No, it doesn't. What do you think is glamorous today, for instance?
I don't know, you tell me.

You're glamorous. Musicians, music people like you. You are all doing things that turn people on today. Look at Mick Jagger with all the society people following him. A rock critic said recently that Madison Square Garden is the l970's answer to the Hotel Plaza Ballroom. Maybe it is. How did you like the concert last night?
I think the sound got terribly lost. We're going down there this afternoon and see if we can solve those problems and make it sound better for tonight's concert. That's the hardest part about putting any kind of a band on stage: you have the acoustics of the room, the taste of the audience, and the hands of the mixer all to contend with. What I heard on stage had no bearing on what was going on up front. I thought it sounded O.K. on stage.

There was a lot of feedback, but nevertheless it was excellent. I liked it, and in exchange if you decide to do something about the next step in clothes, I'll do it for you.
Well what do you have in mind, Dino?

I couldn't answer. It takes concentration.

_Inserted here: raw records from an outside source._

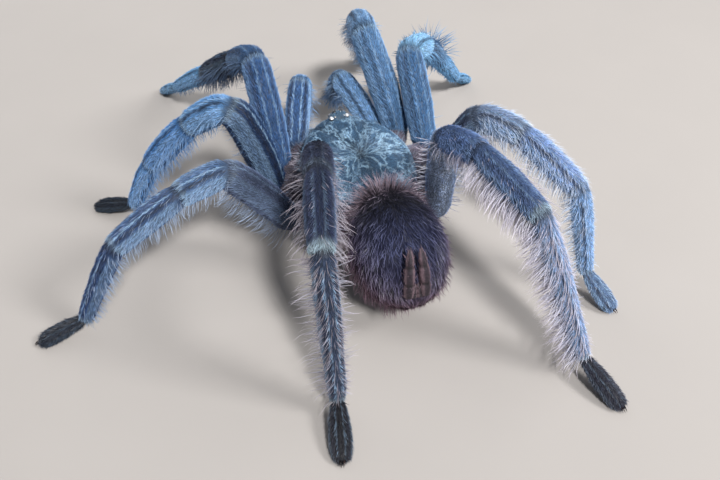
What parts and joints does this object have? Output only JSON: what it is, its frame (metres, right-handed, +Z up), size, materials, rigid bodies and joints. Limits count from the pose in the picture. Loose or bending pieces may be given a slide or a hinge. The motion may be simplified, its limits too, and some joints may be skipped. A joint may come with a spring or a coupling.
{
  "type": "tarantula",
  "caption": "Still, life-size tarantula creeping forward with its knees raised, a bristly blue coat on its legs and a dark violet abdomen, for display.",
  "frame": {"origin": "on the ground under the middle of the model's bounding box", "axes": "+Z up, the head points to -Y, the animal's left side is +X"},
  "size_m": [0.0732, 0.0824, 0.0239],
  "materials": {
    "carapace_pile": "short teal pubescence in radial streaks",
    "leg_coat": "steel-blue short coat with pale bristles",
    "foot_pad": "charcoal scopula with two pale stripes",
    "abdomen_coat": "dark violet velvet with maroon-tinged long hairs",
    "spinneret_coat": "mauve-brown short hair",
    "eye_gloss": "glossy dark lens",
    "fang_horn": "polished black horn",
    "bristle": "pale pinkish-grey bristles"
  },
  "bodies": {
    "root": {"prosoma": "carapace_pile", "abdomen": "abdomen_coat", "ocular_tubercle": "carapace_pile", "chelicera_left": "carapace_pile", "fang_left": "fang_horn", "spinneret_left": "spinneret_coat", "chelicera_right": "carapace_pile", "fang_right": "fang_horn", "spinneret_right": "spinneret_coat", "leg_1_left_femur": "leg_coat", "leg_1_left_patella": "leg_coat", "leg_1_left_tibia": "leg_coat", "leg_1_left_metatarsus": "leg_coat", "leg_1_left_tarsus": "foot_pad", "leg_2_left_femur": "leg_coat", "leg_2_left_patella": "leg_coat", "leg_2_left_tibia": "leg_coat", "leg_2_left_metatarsus": "leg_coat", "leg_2_left_tarsus": "foot_pad", "leg_3_left_femur": "leg_coat", "leg_3_left_patella": "leg_coat", "leg_3_left_tibia": "leg_coat", "leg_3_left_metatarsus": "leg_coat", "leg_3_left_tarsus": "foot_pad", "leg_4_left_femur": "leg_coat", "leg_4_left_patella": "leg_coat", "leg_4_left_tibia": "leg_coat", "leg_4_left_metatarsus": "leg_coat", "leg_4_left_tarsus": "foot_pad", "palp_left_femur": "leg_coat", "palp_left_patella": "leg_coat", "palp_left_tibia": "leg_coat", "palp_left_tarsus": "leg_coat", "leg_1_right_femur": "leg_coat", "leg_1_right_patella": "leg_coat", "leg_1_right_tibia": "leg_coat", "leg_1_right_metatarsus": "leg_coat", "leg_1_right_tarsus": "foot_pad", "leg_2_right_femur": "leg_coat", "leg_2_right_patella": "leg_coat", "leg_2_right_tibia": "leg_coat", "leg_2_right_metatarsus": "leg_coat", "leg_2_right_tarsus": "foot_pad", "leg_3_right_femur": "leg_coat", "leg_3_right_patella": "leg_coat", "leg_3_right_tibia": "leg_coat", "leg_3_right_metatarsus": "leg_coat", "leg_3_right_tarsus": "foot_pad", "leg_4_right_femur": "leg_coat", "leg_4_right_patella": "leg_coat", "leg_4_right_tibia": "leg_coat", "leg_4_right_metatarsus": "leg_coat", "leg_4_right_tarsus": "foot_pad", "palp_right_femur": "leg_coat", "palp_right_patella": "leg_coat", "palp_right_tibia": "leg_coat", "palp_right_tarsus": "leg_coat"}
  },
  "joints": []
}
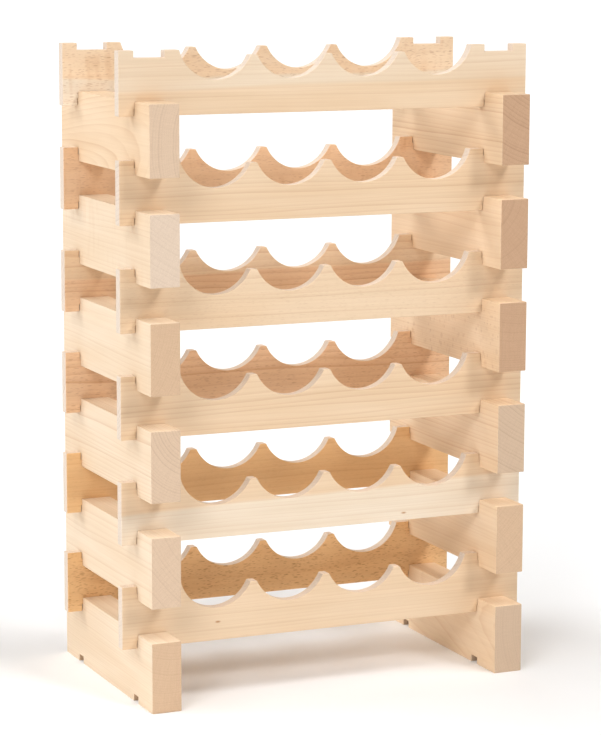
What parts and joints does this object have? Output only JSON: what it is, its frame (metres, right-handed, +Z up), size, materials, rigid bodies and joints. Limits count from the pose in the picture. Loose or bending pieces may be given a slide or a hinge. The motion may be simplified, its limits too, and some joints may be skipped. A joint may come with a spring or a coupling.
{
  "type": "wine rack",
  "caption": "Freestanding stacking wine rack of pale solid wood: scalloped bottle rails laid across notched side blocks, tier on tier, each bottle lying flat in two cradles.",
  "frame": {"origin": "middle of the footprint on the floor, in the plane of the undersides of the two bottom side blocks", "axes": "+Z up; the bottle rails run along X, left at -X and right at +X; the side blocks and the bottles run along Y, with the front of the rack facing -Y"},
  "size_m": [0.553, 0.32, 0.81],
  "materials": {
    "side_block_beech": "planed and sanded, unfinished satin",
    "front_rail_beech": "planed and sanded, unfinished satin",
    "rear_rail_beech": "planed and sanded, unfinished satin"
  },
  "bodies": {
    "blocks_1": {"block_1_left": "side_block_beech", "block_1_right": "side_block_beech"},
    "rails_1": {"rail_1_front": "front_rail_beech", "rail_1_rear": "rear_rail_beech"},
    "blocks_2": {"block_2_left": "side_block_beech", "block_2_right": "side_block_beech"},
    "rails_2": {"rail_2_front": "front_rail_beech", "rail_2_rear": "rear_rail_beech"},
    "blocks_3": {"block_3_left": "side_block_beech", "block_3_right": "side_block_beech"},
    "rails_3": {"rail_3_front": "front_rail_beech", "rail_3_rear": "rear_rail_beech"},
    "blocks_4": {"block_4_left": "side_block_beech", "block_4_right": "side_block_beech"},
    "rails_4": {"rail_4_front": "front_rail_beech", "rail_4_rear": "rear_rail_beech"},
    "blocks_5": {"block_5_left": "side_block_beech", "block_5_right": "side_block_beech"},
    "rails_5": {"rail_5_front": "front_rail_beech", "rail_5_rear": "rear_rail_beech"},
    "blocks_6": {"block_6_left": "side_block_beech", "block_6_right": "side_block_beech"},
    "rail_6_front": {"rail_6_front": "front_rail_beech"},
    "rail_6_rear": {"rail_6_rear": "rear_rail_beech"}
  },
  "joints": [
    {"name": "rails_1_lift", "type": "slide", "parent": "blocks_1", "child": "rails_1", "axis": [0, 0, 1], "range_m": [0, 0.05]},
    {"name": "blocks_2_lift", "type": "slide", "parent": "rails_1", "child": "blocks_2", "axis": [0, 0, 1], "range_m": [0, 0.05]},
    {"name": "rails_2_lift", "type": "slide", "parent": "blocks_2", "child": "rails_2", "axis": [0, 0, 1], "range_m": [0, 0.05]},
    {"name": "blocks_3_lift", "type": "slide", "parent": "rails_2", "child": "blocks_3", "axis": [0, 0, 1], "range_m": [0, 0.05]},
    {"name": "rails_3_lift", "type": "slide", "parent": "blocks_3", "child": "rails_3", "axis": [0, 0, 1], "range_m": [0, 0.05]},
    {"name": "blocks_4_lift", "type": "slide", "parent": "rails_3", "child": "blocks_4", "axis": [0, 0, 1], "range_m": [0, 0.05]},
    {"name": "rails_4_lift", "type": "slide", "parent": "blocks_4", "child": "rails_4", "axis": [0, 0, 1], "range_m": [0, 0.05]},
    {"name": "blocks_5_lift", "type": "slide", "parent": "rails_4", "child": "blocks_5", "axis": [0, 0, 1], "range_m": [0, 0.05]},
    {"name": "rails_5_lift", "type": "slide", "parent": "blocks_5", "child": "rails_5", "axis": [0, 0, 1], "range_m": [0, 0.05]},
    {"name": "blocks_6_lift", "type": "slide", "parent": "rails_5", "child": "blocks_6", "axis": [0, 0, 1], "range_m": [0, 0.05]},
    {"name": "rail_6_front_lift", "type": "slide", "parent": "blocks_6", "child": "rail_6_front", "axis": [0, 0, 1], "range_m": [0, 0.05]},
    {"name": "rail_6_rear_lift", "type": "slide", "parent": "blocks_6", "child": "rail_6_rear", "axis": [0, 0, 1], "range_m": [0, 0.05]}
  ]
}
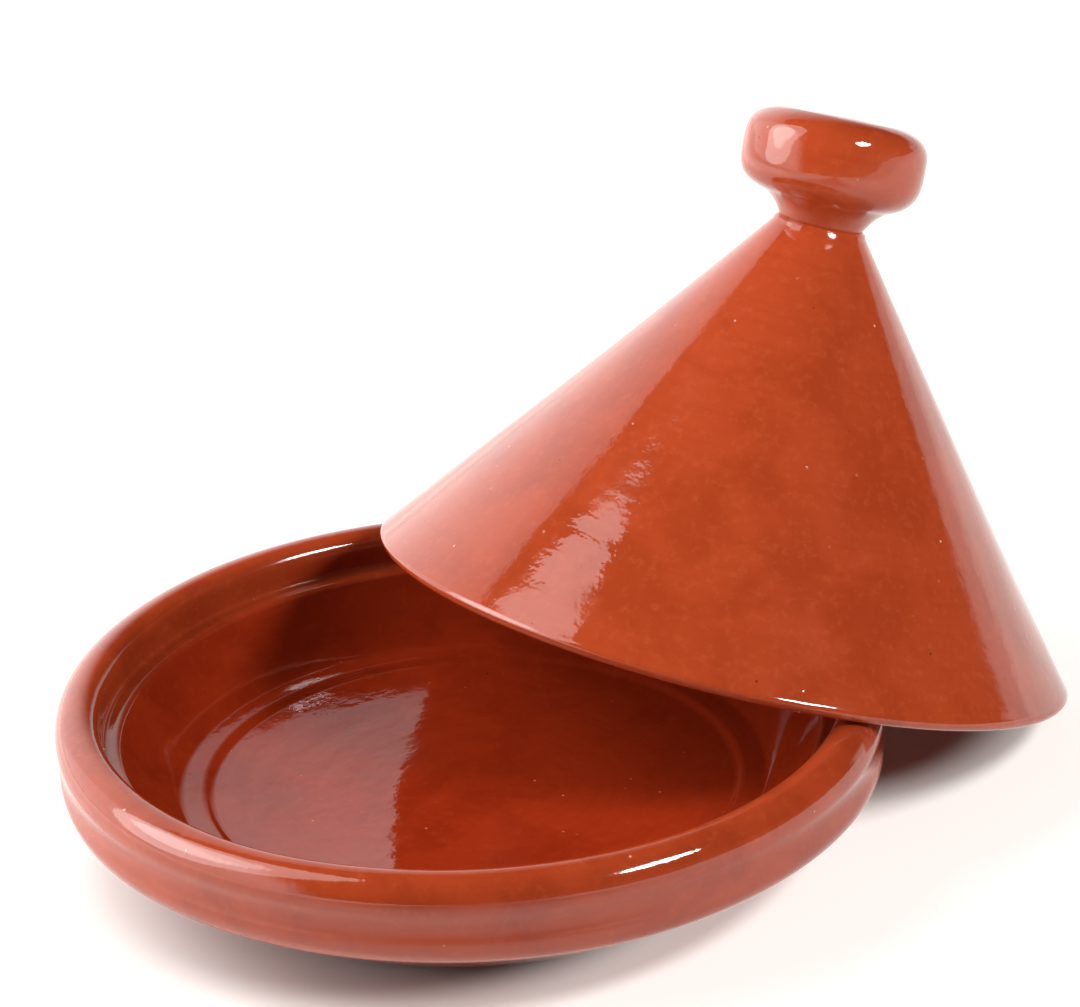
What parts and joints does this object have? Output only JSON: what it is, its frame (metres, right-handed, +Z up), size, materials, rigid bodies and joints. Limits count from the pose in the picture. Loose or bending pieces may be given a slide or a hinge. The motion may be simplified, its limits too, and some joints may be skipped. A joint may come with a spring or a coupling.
{
  "type": "tagine pot",
  "caption": "Shallow round glazed terracotta dish with a rolled rim and a tall hollow conical lid topped by a rounded knob; the lid is off and leans on the dish.",
  "frame": {"origin": "centre of the dish's flat underside, on the table", "axes": "+Z up along the dish's own axis; +X from the dish towards the side where the lid's low edge is on the table; the row is symmetric about its XZ plane"},
  "size_m": [0.3842, 0.29, 0.2252],
  "materials": {
    "dish_glaze": "glossy clear glaze over red terracotta",
    "lid_glaze": "glossy clear glaze over red terracotta"
  },
  "bodies": {
    "dish": {"dish": "dish_glaze"},
    "lid": {"lid_cone": "lid_glaze", "lid_knob": "lid_glaze"}
  },
  "joints": [
    {"name": "lid_lift", "type": "slide", "parent": "dish", "child": "lid", "axis": [0, 0, 1], "range_m": [0, 0.2]}
  ]
}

Now you are into very comfortable clothes and don't have a lead on what you'd like me to design for you.
You know it's more than just being comfortable, I like old clothes that are already broken in. I hate to put on something that is right out of the stirrup; it feels weird.


Before we left, Frank and I were pals and he wanted very much to give tips on what he'd like to see as jewelry. Since jewelry catches onto the instruments, he would like to have it ingrown into the skin, like, let's say, a watch transplanted into your wrist with phosphorescent digits so that you could see it through the skin, and in the dark. Not very practical? Well, Frank is a genius, and geniuses aren't always practical.
It was a beautiful, bright sunny fall day in New York. Frank had done the freakiest thing he'd ever thought of and I had had a ball, as I suspected.
We were all very happy.

Notes

References in the interview indicate that it took place during the morning of 23rd September 1972.